Jakarta, Aktual.com – Pemerintah dalam hal ini Kementerian Energi dan Sumber Daya Mineral (ESDM) terkesan menganggap remeh aksi protes masyarakat terhadap kebijakan kenaikan tarif listrik berkapasitas 900 Volt Ampere (VA) pada tahun depan.
Kebijakan tak populis ini dinilai akan membuat banyak masyarakat melakukan aksi protes. Sehingga, pemerintah pun mempersilakan mereka melakukan itu dengan format mengisi formulir pengaduan di kelurahan atau kantor PT PLN (Persero) terdekat.
Menurut Direktur Pembinaan Pengusahaan Ketenagalistrikan, Direktorat Jenderal Ketenaglistrikan ESDM, Satya Zulfanitra menyebut, mekanisme protes masyarakat pun sudah diatur dalam kebijakan kenaikan tarif listrik itu.
“Jadi, pengaduan masyarakat ini sudah diatur di dalam Permen (Peraturan Menteri) ESDM. Sehingga masyarakat tak perlu khawatir jika protesnya itu tsk akan diproses,” cetus Zulfanitra, di Jakarta, ditulis Minggu (20/11).
Permen yang dia maksud adalah, Permen No. 29 tahun 2016 tentang Meksnisme Penberian Subsidi Tarif Tenaga Listrik untuk Rumah Tangga.
Secara teknis, kata dia, masyarakat yang mau membuat surat aduan itu mengisi formulir soal kepemilikan aset, kondisi rumah, jenis pekerjaan, tingkat pendidikan, hingga jumlah tanggungan dalam keluarganya
Nantinya setelah formulir diisi lengkap, kata dia, akan dikirimkan ke kantor kecamatan, kemudian ke pemerintah kota/kabupaten, hingga akhirnya diperiksa oleh tim ad hoc di pemerintah pusat.
“Tim ad hoc itu terdiri dari Kementerian ESDM, PLN, dan Tim Nasional Percepatan Penanggulangan Kemiskinan (TNP2K). Jadi kami menjamin formulir itu sampai,” klaim dia.
Namun begitu, dengan catatan, klaim masyarakat tersebut atas hak subsidinya bisa dikabulkan asal berdasarkan penilaian dan masuk dalam kriteria 40 persen penduduk termiskin di Indonesia yang disusun TNP2K.
“Silahkan masyarakat isi formulirnys. Kami pastikan nanti akan diberikan ke posko pusat untuk diteruskan. Di sana, akan dinilai oleh tim ad hoc tersebut,” jelas dia.
Di tempat yang sama, Kepala Divisi Niaga PT PLN (Persero), Benny Marbun menyebutkan, kebijakan kenaikan tarif listrik ini akan memicu gelombang aksi unjuk rasa. Kemungkinan di Januari sudah mulai banyak aksi protes.
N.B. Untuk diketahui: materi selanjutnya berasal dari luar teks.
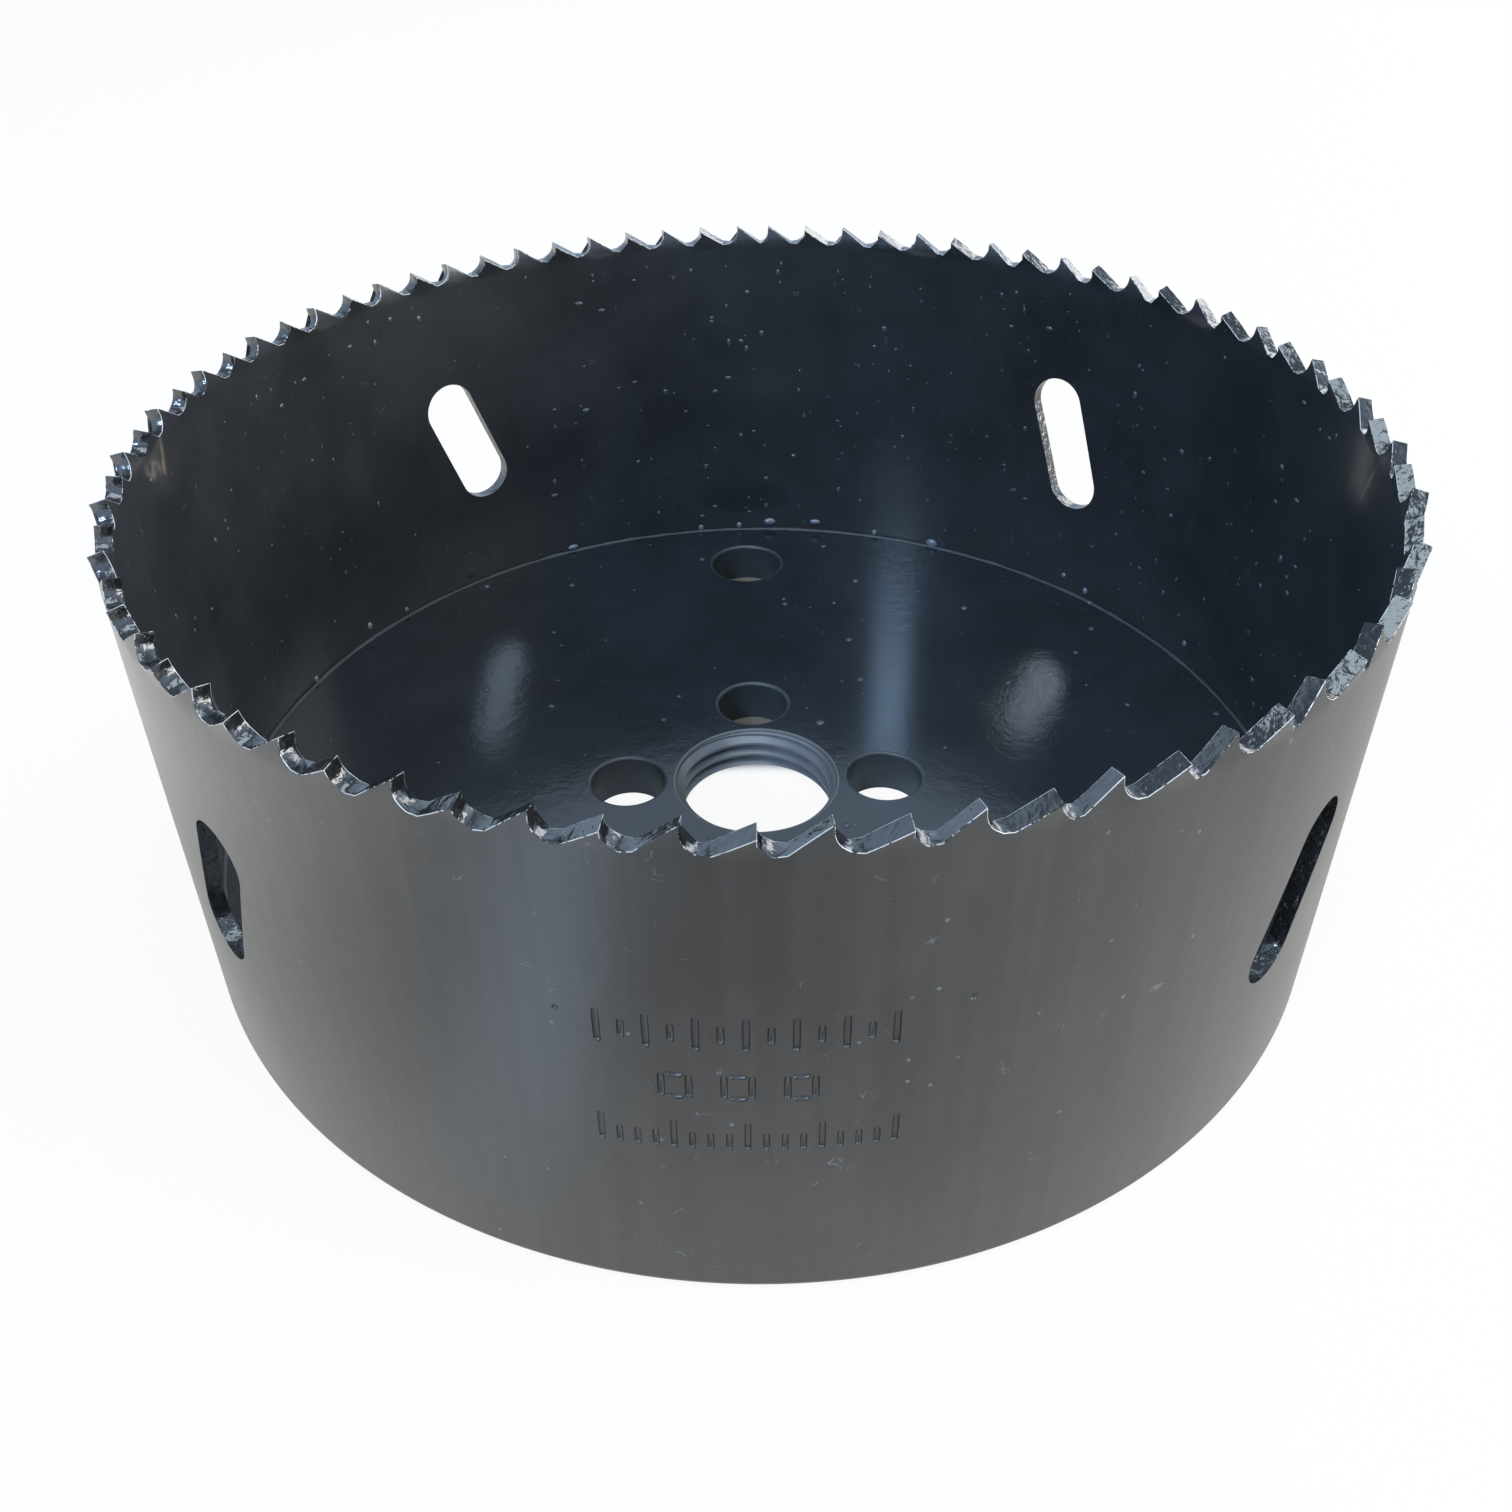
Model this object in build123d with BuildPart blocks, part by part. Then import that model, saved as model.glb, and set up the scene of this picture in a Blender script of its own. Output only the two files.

“Makanya, kami (tim ad hoc) sudah siapkan aplikasi pengaduan, bahkan bisa diakses secara online di masing-masing kantor kecamatan agar laporan bisa cepat tersampaikan,” ungkap Benny.
Klaim PLN, selama ini banyak penerima subsidi yang tak tepat sasaran. Antara data dari TNP2K dengan yang diakntongi PLN terdapat ketidakcocokan data. Sehingga, ia memprediksi orang-orang yang semula mendapat subsidi kemudian dicabut subsidinya akan melakukan protes.
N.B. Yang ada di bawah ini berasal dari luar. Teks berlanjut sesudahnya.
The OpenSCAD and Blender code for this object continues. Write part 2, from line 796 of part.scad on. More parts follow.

“Kami memang menerima data 4,1 juta rumah tangga miskin dari TNP2K. Lengkap dengan nama dan alamat. Kami cek satu-satu, kami datangi ke lapangan mulai Januari hingga Maret 2016. Karena perintah Presiden, jangan sampai ada orang miskin yang tak dapat subsidi,” papar Benny.
Akan tetapi, kata dia, dari angka yang disodorkan TNP2K itu hanya 2,89 juta pelanggan saja yang datanya cocok dengan milik PLN untuk menikmati subsidi listrik dikapasitas 900 VA.
“Sehingga sisanya, dipastikan akan melakukan protes. Silakan mengadu. Tapi nantinya, keputusan akhirnya ada di Kementerian ESDM, apakah subsidinya bisa diklaim atau tidak,” pungkas dia.
Sebagai informasi, subsidi listrik di dalam APBN 2017 tercatat sebesar Rp45 triliun, di mana angka ini menurun 11,17 persen dibandingkan alokasi di APBN Perubahan 2016 sebesar Rp50,66 triliun. Subsidi ini mencakup penggunaan listrik berdaya 450 VA bagi 9,1 juta pelanggan dan subsidi 900 VA sebanyak 4,1 juta pelanggan.
Dengan kata lain, ada 18,94 juta pelanggan 900 VA yang tidak bisa lagi menikmati subsidi listrik di tahun depan.